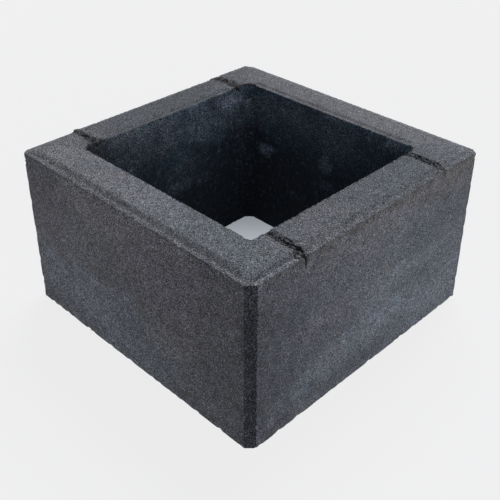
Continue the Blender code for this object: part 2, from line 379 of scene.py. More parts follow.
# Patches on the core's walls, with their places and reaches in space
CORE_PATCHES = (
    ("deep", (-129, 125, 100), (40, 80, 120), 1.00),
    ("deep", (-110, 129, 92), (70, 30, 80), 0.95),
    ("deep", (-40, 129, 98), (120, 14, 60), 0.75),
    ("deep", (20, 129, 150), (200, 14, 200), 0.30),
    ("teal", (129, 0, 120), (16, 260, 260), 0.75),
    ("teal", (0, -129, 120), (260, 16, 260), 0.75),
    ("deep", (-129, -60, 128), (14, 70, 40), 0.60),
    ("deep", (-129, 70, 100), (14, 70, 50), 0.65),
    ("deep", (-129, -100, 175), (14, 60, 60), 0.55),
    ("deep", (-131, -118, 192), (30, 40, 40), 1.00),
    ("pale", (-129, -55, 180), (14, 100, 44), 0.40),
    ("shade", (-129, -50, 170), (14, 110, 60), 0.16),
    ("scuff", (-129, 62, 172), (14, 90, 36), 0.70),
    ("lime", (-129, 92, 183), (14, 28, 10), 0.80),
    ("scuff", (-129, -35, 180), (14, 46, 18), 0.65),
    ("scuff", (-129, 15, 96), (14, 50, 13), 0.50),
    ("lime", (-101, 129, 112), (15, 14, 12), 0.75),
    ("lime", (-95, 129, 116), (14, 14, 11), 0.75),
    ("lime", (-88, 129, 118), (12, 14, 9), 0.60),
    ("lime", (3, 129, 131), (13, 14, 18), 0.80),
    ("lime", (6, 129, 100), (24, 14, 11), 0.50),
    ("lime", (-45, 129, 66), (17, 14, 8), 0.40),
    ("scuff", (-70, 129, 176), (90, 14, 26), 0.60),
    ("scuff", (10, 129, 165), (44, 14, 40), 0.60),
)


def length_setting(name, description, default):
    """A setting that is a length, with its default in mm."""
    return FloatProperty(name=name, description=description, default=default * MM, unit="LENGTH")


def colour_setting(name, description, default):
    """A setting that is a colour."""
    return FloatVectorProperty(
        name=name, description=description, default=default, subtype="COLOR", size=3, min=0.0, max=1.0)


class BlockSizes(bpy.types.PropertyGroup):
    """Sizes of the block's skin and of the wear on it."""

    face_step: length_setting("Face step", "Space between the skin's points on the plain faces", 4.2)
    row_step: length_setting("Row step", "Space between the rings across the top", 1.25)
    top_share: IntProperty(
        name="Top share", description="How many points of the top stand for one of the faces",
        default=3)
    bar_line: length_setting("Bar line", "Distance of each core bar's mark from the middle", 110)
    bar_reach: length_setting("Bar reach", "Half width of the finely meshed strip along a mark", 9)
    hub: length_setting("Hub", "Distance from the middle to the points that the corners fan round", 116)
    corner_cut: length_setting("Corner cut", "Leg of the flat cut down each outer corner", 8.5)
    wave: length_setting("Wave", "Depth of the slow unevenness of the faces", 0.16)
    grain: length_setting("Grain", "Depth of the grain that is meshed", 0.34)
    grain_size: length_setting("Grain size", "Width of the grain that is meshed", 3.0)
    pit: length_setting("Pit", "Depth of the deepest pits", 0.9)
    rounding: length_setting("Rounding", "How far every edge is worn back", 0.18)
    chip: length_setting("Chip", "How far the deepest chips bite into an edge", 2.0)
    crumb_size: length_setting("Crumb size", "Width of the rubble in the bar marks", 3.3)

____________

Required task:
Using the listing above, reproduce each line without omission.

Response below:
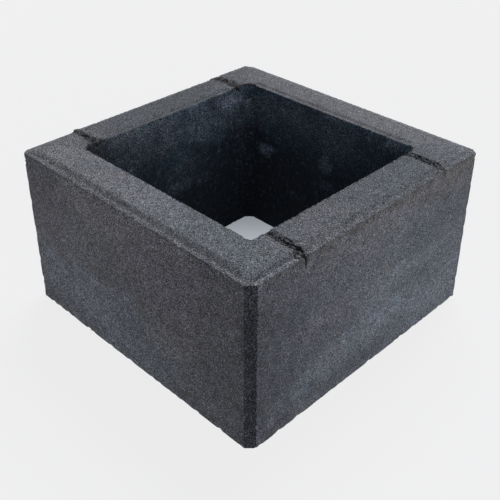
Continue the Blender code for this object: part 2, from line 379 of scene.py. More parts follow.
# Patches on the core's walls, with their places and reaches in space
CORE_PATCHES = (
    ("deep", (-129, 125, 100), (40, 80, 120), 1.00),
    ("deep", (-110, 129, 92), (70, 30, 80), 0.95),
    ("deep", (-40, 129, 98), (120, 14, 60), 0.75),
    ("deep", (20, 129, 150), (200, 14, 200), 0.30),
    ("teal", (129, 0, 120), (16, 260, 260), 0.75),
    ("teal", (0, -129, 120), (260, 16, 260), 0.75),
    ("deep", (-129, -60, 128), (14, 70, 40), 0.60),
    ("deep", (-129, 70, 100), (14, 70, 50), 0.65),
    ("deep", (-129, -100, 175), (14, 60, 60), 0.55),
    ("deep", (-131, -118, 192), (30, 40, 40), 1.00),
    ("pale", (-129, -55, 180), (14, 100, 44), 0.40),
    ("shade", (-129, -50, 170), (14, 110, 60), 0.16),
    ("scuff", (-129, 62, 172), (14, 90, 36), 0.70),
    ("lime", (-129, 92, 183), (14, 28, 10), 0.80),
    ("scuff", (-129, -35, 180), (14, 46, 18), 0.65),
    ("scuff", (-129, 15, 96), (14, 50, 13), 0.50),
    ("lime", (-101, 129, 112), (15, 14, 12), 0.75),
    ("lime", (-95, 129, 116), (14, 14, 11), 0.75),
    ("lime", (-88, 129, 118), (12, 14, 9), 0.60),
    ("lime", (3, 129, 131), (13, 14, 18), 0.80),
    ("lime", (6, 129, 100), (24, 14, 11), 0.50),
    ("lime", (-45, 129, 66), (17, 14, 8), 0.40),
    ("scuff", (-70, 129, 176), (90, 14, 26), 0.60),
    ("scuff", (10, 129, 165), (44, 14, 40), 0.60),
)


def length_setting(name, description, default):
    """A setting that is a length, with its default in mm."""
    return FloatProperty(name=name, description=description, default=default * MM, unit="LENGTH")


def colour_setting(name, description, default):
    """A setting that is a colour."""
    return FloatVectorProperty(
        name=name, description=description, default=default, subtype="COLOR", size=3, min=0.0, max=1.0)


class BlockSizes(bpy.types.PropertyGroup):
    """Sizes of the block's skin and of the wear on it."""

    face_step: length_setting("Face step", "Space between the skin's points on the plain faces", 4.2)
    row_step: length_setting("Row step", "Space between the rings across the top", 1.25)
    top_share: IntProperty(
        name="Top share", description="How many points of the top stand for one of the faces",
        default=3)
    bar_line: length_setting("Bar line", "Distance of each core bar's mark from the middle", 110)
    bar_reach: length_setting("Bar reach", "Half width of the finely meshed strip along a mark", 9)
    hub: length_setting("Hub", "Distance from the middle to the points that the corners fan round", 116)
    corner_cut: length_setting("Corner cut", "Leg of the flat cut down each outer corner", 8.5)
    wave: length_setting("Wave", "Depth of the slow unevenness of the faces", 0.16)
    grain: length_setting("Grain", "Depth of the grain that is meshed", 0.34)
    grain_size: length_setting("Grain size", "Width of the grain that is meshed", 3.0)
    pit: length_setting("Pit", "Depth of the deepest pits", 0.9)
    rounding: length_setting("Rounding", "How far every edge is worn back", 0.18)
    chip: length_setting("Chip", "How far the deepest chips bite into an edge", 2.0)
    crumb_size: length_setting("Crumb size", "Width of the rubble in the bar marks", 3.3)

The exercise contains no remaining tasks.